My experience, on the hardware side of this world, is that if you can improve the hardware to draw energy only when it needs to, and draw the minimum amount of energy it needs to accomplish a task – within the laws of physics governing that task – then all these protocol improvements we make can be leveraged even further.

Question: You’ve described your ongoing work in the standards arena. How are you impacting other areas of the Green ICT effort?

McCune: I’d like to raise awareness that a lot of the energy we’re drawing to make ICT operate right now is based on decisions made by standards people in the past, who didn’t fully understand the impacts that adopted approaches have on hardware design and operation. So I’ve tried to point out specific examples as we go along, and people often have an “aha” moment. We need a different approach and I’m pleased to play a role in hastening the transition to greater awareness of energy use and efficiencies in the ICT context. As a result, the standards proposals that we all work together on have benefitted.

Question: What do you see as your own mid- and long-term aspirations for contributing to the Green ICT Initiative?

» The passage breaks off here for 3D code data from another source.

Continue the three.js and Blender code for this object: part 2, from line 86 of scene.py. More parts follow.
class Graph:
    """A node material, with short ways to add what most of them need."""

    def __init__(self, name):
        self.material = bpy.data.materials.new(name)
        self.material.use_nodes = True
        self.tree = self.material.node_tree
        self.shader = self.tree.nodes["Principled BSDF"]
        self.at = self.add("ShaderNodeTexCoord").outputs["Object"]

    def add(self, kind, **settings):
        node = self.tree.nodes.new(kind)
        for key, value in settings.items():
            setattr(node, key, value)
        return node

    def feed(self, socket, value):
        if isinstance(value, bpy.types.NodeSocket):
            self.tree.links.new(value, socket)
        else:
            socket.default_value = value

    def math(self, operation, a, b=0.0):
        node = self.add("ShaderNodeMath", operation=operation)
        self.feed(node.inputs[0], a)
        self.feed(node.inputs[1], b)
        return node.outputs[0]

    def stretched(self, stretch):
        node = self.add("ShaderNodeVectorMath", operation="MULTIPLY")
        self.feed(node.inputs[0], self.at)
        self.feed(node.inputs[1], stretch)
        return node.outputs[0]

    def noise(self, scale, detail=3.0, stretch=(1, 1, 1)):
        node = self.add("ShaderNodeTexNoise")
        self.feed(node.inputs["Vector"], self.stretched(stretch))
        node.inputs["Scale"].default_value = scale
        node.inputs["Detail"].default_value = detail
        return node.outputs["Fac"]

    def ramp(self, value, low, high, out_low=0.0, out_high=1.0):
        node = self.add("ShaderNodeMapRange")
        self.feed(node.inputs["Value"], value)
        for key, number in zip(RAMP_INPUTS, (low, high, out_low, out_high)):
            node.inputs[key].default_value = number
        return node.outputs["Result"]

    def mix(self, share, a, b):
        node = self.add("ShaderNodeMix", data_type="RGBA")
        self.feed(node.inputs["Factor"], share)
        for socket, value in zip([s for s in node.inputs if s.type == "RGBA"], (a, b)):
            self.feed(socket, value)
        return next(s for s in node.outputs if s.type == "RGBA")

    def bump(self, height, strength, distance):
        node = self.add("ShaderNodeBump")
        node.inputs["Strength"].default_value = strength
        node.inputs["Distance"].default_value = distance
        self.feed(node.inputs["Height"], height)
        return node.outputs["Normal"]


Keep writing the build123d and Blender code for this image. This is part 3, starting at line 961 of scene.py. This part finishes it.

McCune: Looking at ICT generally and the Initiative’s stated goal of a 1,000-fold improvement in capacity while drawing no more additional energy than we do today – that’s a pretty tall order. If we keep building things essentially the same way as we are now and expect them to behave differently, it’s not going to happen. To achieve our stated goal, we’ll have to go about building things much differently than we do now. To be successful, we need inputs from all relevant IEEE societies and, outside IEEE, many disparate communities, including policymakers and non-technical people. ICT is a fundamental underpinning to how society operates now. To meet the energy efficiency levels needed to succeed will require efforts by everyone.